The European Union (EU) has thrown yet another antitrust charge at Google, which marks the third charge in less than two years. The charges once again are related to Google allegedly abusing its dominant market position in Europe. This time the EU is accusing Google of blocking its competitors ads from appearing on certain sites.
The EU Antitrust Commissioner, Margrethe Vestager, says Google is denying other companies the change to compete and innovate. Vestager reinforced her position against Google with a tweet this morning saying there’s “strong evidence” to back up their claims.
We reinforce Google case on search/shopping comparison with new, strong evidence and send statement of objections t Google on search adverts
— Margrethe Vestager (@vestager) July 14, 2016
In addition, there are claims from the European Commission that Google favors its own shopping service in the general search results pages. If that proves to be the case, it’s not only a disservice to competitors its a disservice to searchers who may not be getting the most relevant results for their queries.
Google has not responded to the latest charge from the EU, other than to say:
“We’ll examine the Commission’s renewed cases and provide a detailed response in the coming weeks”
EU vs. Google
As I mentioned at the beginning of this post, Google is no stranger to receiving antitrust charges from the European Commission. In April 2015 Google faced similar charges, with the EU claiming Google was deliberately displaying its own products ahead of competitors in European search results.

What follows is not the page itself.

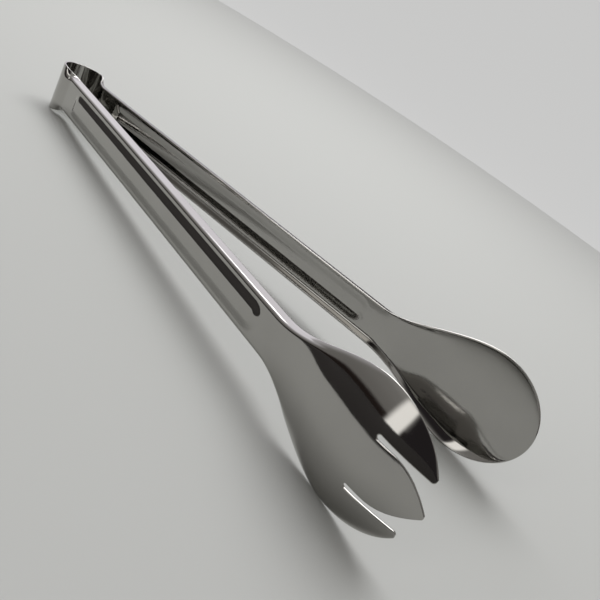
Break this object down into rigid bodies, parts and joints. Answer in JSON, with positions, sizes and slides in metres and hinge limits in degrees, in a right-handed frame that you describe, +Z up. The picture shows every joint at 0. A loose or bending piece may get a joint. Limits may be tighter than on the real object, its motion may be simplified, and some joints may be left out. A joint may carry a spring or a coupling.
{
  "type": "serving tongs",
  "caption": "Sprung serving tongs pressed from one bent strip of polished steel, one arm ending in a pronged fork and the other in an oval spoon.",
  "frame": {"origin": "on the table, under the middle of the tongs' length and width, with the tongs lying on their side", "axes": "+X from the bow towards the heads, +Y towards the spoon, +Z up from the table across the width of the strip"},
  "size_m": [0.2527, 0.0887, 0.042],
  "materials": {
    "polished_steel": "mirror-polished stainless steel with faint handling marks"
  },
  "bodies": {
    "bow": {"spring_bow": "polished_steel"},
    "fork_side": {"fork_arm": "polished_steel", "fork_head": "polished_steel"},
    "spoon_side": {"spoon_arm": "polished_steel", "spoon_head": "polished_steel"}
  },
  "joints": [
    {"name": "fork_swing", "type": "hinge", "parent": "bow", "child": "fork_side", "pos_m": [-0.11861, -0.00922, 0.01083], "axis": [-0.0464, 0, 0.9989], "range_deg": [0, 9.2], "stiffness_Nm_per_rad": 2.4},
    {"name": "spoon_swing", "type": "hinge", "parent": "bow", "child": "spoon_side", "pos_m": [-0.11861, 0.00922, 0.01083], "axis": [0.0464, 0, -0.9989], "range_deg": [0, 9.2], "stiffness_Nm_per_rad": 2.4}
  ],
  "couplings": [
    {"joint": "spoon_swing", "follows": "fork_swing", "ratio": 1}
  ]
}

In April of this year Google was charged by the EU for “unfair business practices”, which stemmed from the fact that Google apps come preinstalled on Android devices. The EU claimed having Google apps preinstalled prevented similar apps from having a chance to compete.
To understand where all the scrutiny comes from, one must first understand the difference between Google’s market position in Europe and Google’s market position in the US. In Europe, Google commands over a 90% share of the search market. At last count, Google’s share of the search market in the US is around 64%. It’s safe to say Google is used much more in Europe than in the US, which means it commands a greater influence. That could be why Google faces such scrutiny in Europe and why the EU is constantly trying to level out the playing field.
There’s no crime in dominating a market, even 90% of it, but if Google is found to be in violation of the EU’s competition rules then the company could face some serious ramifications.